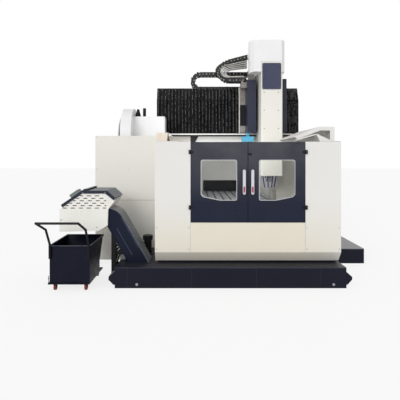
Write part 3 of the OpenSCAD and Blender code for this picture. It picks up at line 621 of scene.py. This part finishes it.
safety_pane, tree = blank("safety_pane")
place = add(tree, "TexCoord")
smears = add(tree, "TexNoise", {"Vector": place.outputs["Object"], "Scale": 6.0, "Detail": 7,
                                "Roughness": 0.65})
smear_rough = add(tree, "MapRange", {"Value": smears.outputs[0], 1: 0.45, 2: 0.75, 3: 0.0,
                                     4: 0.12})
tint = add(tree, "Mix", {0: smears.outputs[0], 6: (0.97, 0.985, 0.98, 1),
           7: (0.93, 0.95, 0.945, 1)}, data_type="RGBA")
pane = add(tree, "BsdfPrincipled", {"Base Color": tint.outputs[2],
           "Roughness": smear_rough.outputs[0], "Transmission Weight": 1.0, "IOR": 1.05})
add(tree, "OutputMaterial", {"Surface": pane.outputs[0]})
finish_as(safety_pane, "left_window", "right_window")

grip_silver, tree = blank("grip_silver")
place = add(tree, "TexCoord")
axes = add(tree, "SeparateXYZ", {0: place.outputs["Object"]})
brushed = add(tree, "Mapping", {"Vector": place.outputs["Object"], "Scale": (500, 500, 6)})
hair = add(tree, "TexNoise", {"Vector": brushed.outputs[0], "Scale": 1.0, "Detail": 2})
pull_x, inlay_half, inlay_z, inlay_rise = 0.067, 0.0145, 1.512, 0.052
from_middle = add(tree, "Math", {0: axes.outputs["X"]}, operation="ABSOLUTE")
off_centre = add(tree, "Math", {0: from_middle.outputs[0], 1: pull_x, 2: inlay_half},
                 operation="COMPARE")
below_join = add(tree, "Math", {0: axes.outputs["Z"], 1: inlay_z, 2: inlay_rise},
                 operation="COMPARE")
inlay = add(tree, "Math", {0: off_centre.outputs[0], 1: below_join.outputs[0]},
            operation="MULTIPLY")
silver = add(tree, "Mix", {0: hair.outputs[0], 6: rgb(226, 224, 232),
             7: rgb(196, 194, 204)}, data_type="RGBA")
colour = add(tree, "Mix", {0: inlay.outputs[0], 6: silver.outputs[2],
             7: rgb(158, 60, 74)}, data_type="RGBA")
metal_share = add(tree, "MapRange", {"Value": inlay.outputs[0], 3: 0.55, 4: 0.0})
ridges = add(tree, "Bump", {"Height": hair.outputs[0], "Strength": 0.2, "Distance": 0.0001})
grip = add(tree, "BsdfPrincipled", {"Base Color": colour.outputs[2], "Roughness": 0.28,
           "Metallic": metal_share.outputs[0], "Normal": ridges.outputs[0]})
add(tree, "OutputMaterial", {"Surface": grip.outputs[0]})
finish_as(grip_silver, "left_handle", "right_handle")

trim_silver = ground("trim_silver", rgb(214, 214, 216), along="Z", rough=(0.25, 0.35))


def window_outline(side):
    """The pane's outline on the left (-1) or right (1) door, with its cut lower outer corner."""
    inner, outer, top, bottom = 0.179, 0.752, 1.986, 1.341
    corner, flat, cut = 0.032, 0.261, 0.067
    points = []
    for x, z, start in ((inner + corner, top - corner, 90), (inner + corner, bottom + corner, 180)):
        for step in range(5):
            angle = math.radians(start + step * 22.5)
            points.append((x + corner * math.cos(angle), z + corner * math.sin(angle)))
    points.append((inner + flat, bottom))
    points.append((outer - corner * 1.2, bottom + cut - 0.012))
    points.append((outer, bottom + cut + corner))
    for step in range(5):
        angle = math.radians(step * 22.5)
        points.append((outer - corner + corner * math.cos(angle),
                       top - corner + corner * math.sin(angle)))
    return [(side * x, z) for x, z in points]


def window_trim(name, side, body):
    """A thin silver lip round the pane with a rubber seal inside it."""
    shape = bmesh.new()
    outline = window_outline(side)
    middle = Vector((sum(x for x, _ in outline) / len(outline), 0,
                     sum(z for _, z in outline) / len(outline)))
    rings = []
    for inset, y in ((0.004, -0.0003), (0.004, -0.004), (-0.006, -0.004), (-0.006, 0.006)):
        ring = []
        for x, z in outline:
            out = Vector((x, 0, z)) - middle
            out = Vector((math.copysign(1, out.x), 0, math.copysign(1, out.z))) * inset
            ring.append(shape.verts.new((x + out.x, y, z + out.z)))
        rings.append(ring)
    for number, (first, second) in enumerate(zip(rings, rings[1:])):
        for k in range(len(outline)):
            n = (k + 1) % len(outline)
            shape.faces.new((first[k], first[n], second[n], second[k])).material_index = number // 2
    bmesh.ops.recalc_face_normals(shape, faces=shape.faces[:])
    new_piece(name, shape, body, "handle_metal", trim_silver, gasket_rubber)


leaf_y, leaf_middle_z, leaf_high, leaf_edges_z = 0.002, 1.63, 1.286, (0.9885, 2.2715)
leaf_wide, pull_y, pull_screws_z, latch_x, latch_z = 0.9, -0.0705, (1.47, 1.803), 0.04, 2.08
for side, word in ((-1, "left"), (1, "right")):
    leaf = word + "_door_leaf"
    window_trim(word + "_window_trim", side, leaf)
    shape = bmesh.new()
    add_box(shape, (side * 0.0035, leaf_y, leaf_middle_z), (0.003, 0.012, leaf_high))
    for z in leaf_edges_z:
        add_box(shape, (side * 0.46, leaf_y, z), (leaf_wide, 0.008, 0.003))
    new_piece(word + "_door_gasket", shape, leaf, "black_steel", gasket_rubber)
    shape = bmesh.new()
    for z in pull_screws_z:
        add_disc(shape, (side * pull_x, pull_y, z), (0, -1, 0), 0.009, 0.003, sides=16)
    new_piece(word + "_handle_screws", shape, leaf, "handle_metal", trim_silver)
shape = bmesh.new()
add_disc(shape, (latch_x, -0.012, latch_z), (0, -1, 0), 0.019, 0.024, sides=20, tip=0.016)
add_box(shape, (latch_x / 2, -0.004, latch_z), (latch_x, 0.008, 0.022), bevel=0.003)
new_piece("door_latch", shape, "right_door_leaf", "black_steel", satin_black)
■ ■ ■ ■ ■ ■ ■
TO BE DONE –
From the listing above, reproduce all the lines exactly.

COMPLETED EXERCISE –
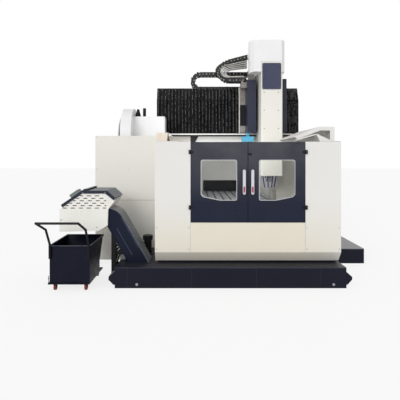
Write part 3 of the OpenSCAD and Blender code for this picture. It picks up at line 621 of scene.py. This part finishes it.
safety_pane, tree = blank("safety_pane")
place = add(tree, "TexCoord")
smears = add(tree, "TexNoise", {"Vector": place.outputs["Object"], "Scale": 6.0, "Detail": 7,
                                "Roughness": 0.65})
smear_rough = add(tree, "MapRange", {"Value": smears.outputs[0], 1: 0.45, 2: 0.75, 3: 0.0,
                                     4: 0.12})
tint = add(tree, "Mix", {0: smears.outputs[0], 6: (0.97, 0.985, 0.98, 1),
           7: (0.93, 0.95, 0.945, 1)}, data_type="RGBA")
pane = add(tree, "BsdfPrincipled", {"Base Color": tint.outputs[2],
           "Roughness": smear_rough.outputs[0], "Transmission Weight": 1.0, "IOR": 1.05})
add(tree, "OutputMaterial", {"Surface": pane.outputs[0]})
finish_as(safety_pane, "left_window", "right_window")

grip_silver, tree = blank("grip_silver")
place = add(tree, "TexCoord")
axes = add(tree, "SeparateXYZ", {0: place.outputs["Object"]})
brushed = add(tree, "Mapping", {"Vector": place.outputs["Object"], "Scale": (500, 500, 6)})
hair = add(tree, "TexNoise", {"Vector": brushed.outputs[0], "Scale": 1.0, "Detail": 2})
pull_x, inlay_half, inlay_z, inlay_rise = 0.067, 0.0145, 1.512, 0.052
from_middle = add(tree, "Math", {0: axes.outputs["X"]}, operation="ABSOLUTE")
off_centre = add(tree, "Math", {0: from_middle.outputs[0], 1: pull_x, 2: inlay_half},
                 operation="COMPARE")
below_join = add(tree, "Math", {0: axes.outputs["Z"], 1: inlay_z, 2: inlay_rise},
                 operation="COMPARE")
inlay = add(tree, "Math", {0: off_centre.outputs[0], 1: below_join.outputs[0]},
            operation="MULTIPLY")
silver = add(tree, "Mix", {0: hair.outputs[0], 6: rgb(226, 224, 232),
             7: rgb(196, 194, 204)}, data_type="RGBA")
colour = add(tree, "Mix", {0: inlay.outputs[0], 6: silver.outputs[2],
             7: rgb(158, 60, 74)}, data_type="RGBA")
metal_share = add(tree, "MapRange", {"Value": inlay.outputs[0], 3: 0.55, 4: 0.0})
ridges = add(tree, "Bump", {"Height": hair.outputs[0], "Strength": 0.2, "Distance": 0.0001})
grip = add(tree, "BsdfPrincipled", {"Base Color": colour.outputs[2], "Roughness": 0.28,
           "Metallic": metal_share.outputs[0], "Normal": ridges.outputs[0]})
add(tree, "OutputMaterial", {"Surface": grip.outputs[0]})
finish_as(grip_silver, "left_handle", "right_handle")

trim_silver = ground("trim_silver", rgb(214, 214, 216), along="Z", rough=(0.25, 0.35))


def window_outline(side):
    """The pane's outline on the left (-1) or right (1) door, with its cut lower outer corner."""
    inner, outer, top, bottom = 0.179, 0.752, 1.986, 1.341
    corner, flat, cut = 0.032, 0.261, 0.067
    points = []
    for x, z, start in ((inner + corner, top - corner, 90), (inner + corner, bottom + corner, 180)):
        for step in range(5):
            angle = math.radians(start + step * 22.5)
            points.append((x + corner * math.cos(angle), z + corner * math.sin(angle)))
    points.append((inner + flat, bottom))
    points.append((outer - corner * 1.2, bottom + cut - 0.012))
    points.append((outer, bottom + cut + corner))
    for step in range(5):
        angle = math.radians(step * 22.5)
        points.append((outer - corner + corner * math.cos(angle),
                       top - corner + corner * math.sin(angle)))
    return [(side * x, z) for x, z in points]


def window_trim(name, side, body):
    """A thin silver lip round the pane with a rubber seal inside it."""
    shape = bmesh.new()
    outline = window_outline(side)
    middle = Vector((sum(x for x, _ in outline) / len(outline), 0,
                     sum(z for _, z in outline) / len(outline)))
    rings = []
    for inset, y in ((0.004, -0.0003), (0.004, -0.004), (-0.006, -0.004), (-0.006, 0.006)):
        ring = []
        for x, z in outline:
            out = Vector((x, 0, z)) - middle
            out = Vector((math.copysign(1, out.x), 0, math.copysign(1, out.z))) * inset
            ring.append(shape.verts.new((x + out.x, y, z + out.z)))
        rings.append(ring)
    for number, (first, second) in enumerate(zip(rings, rings[1:])):
        for k in range(len(outline)):
            n = (k + 1) % len(outline)
            shape.faces.new((first[k], first[n], second[n], second[k])).material_index = number // 2
    bmesh.ops.recalc_face_normals(shape, faces=shape.faces[:])
    new_piece(name, shape, body, "handle_metal", trim_silver, gasket_rubber)


leaf_y, leaf_middle_z, leaf_high, leaf_edges_z = 0.002, 1.63, 1.286, (0.9885, 2.2715)
leaf_wide, pull_y, pull_screws_z, latch_x, latch_z = 0.9, -0.0705, (1.47, 1.803), 0.04, 2.08
for side, word in ((-1, "left"), (1, "right")):
    leaf = word + "_door_leaf"
    window_trim(word + "_window_trim", side, leaf)
    shape = bmesh.new()
    add_box(shape, (side * 0.0035, leaf_y, leaf_middle_z), (0.003, 0.012, leaf_high))
    for z in leaf_edges_z:
        add_box(shape, (side * 0.46, leaf_y, z), (leaf_wide, 0.008, 0.003))
    new_piece(word + "_door_gasket", shape, leaf, "black_steel", gasket_rubber)
    shape = bmesh.new()
    for z in pull_screws_z:
        add_disc(shape, (side * pull_x, pull_y, z), (0, -1, 0), 0.009, 0.003, sides=16)
    new_piece(word + "_handle_screws", shape, leaf, "handle_metal", trim_silver)
shape = bmesh.new()
add_disc(shape, (latch_x, -0.012, latch_z), (0, -1, 0), 0.019, 0.024, sides=20, tip=0.016)
add_box(shape, (latch_x / 2, -0.004, latch_z), (latch_x, 0.008, 0.022), bevel=0.003)
new_piece("door_latch", shape, "right_door_leaf", "black_steel", satin_black)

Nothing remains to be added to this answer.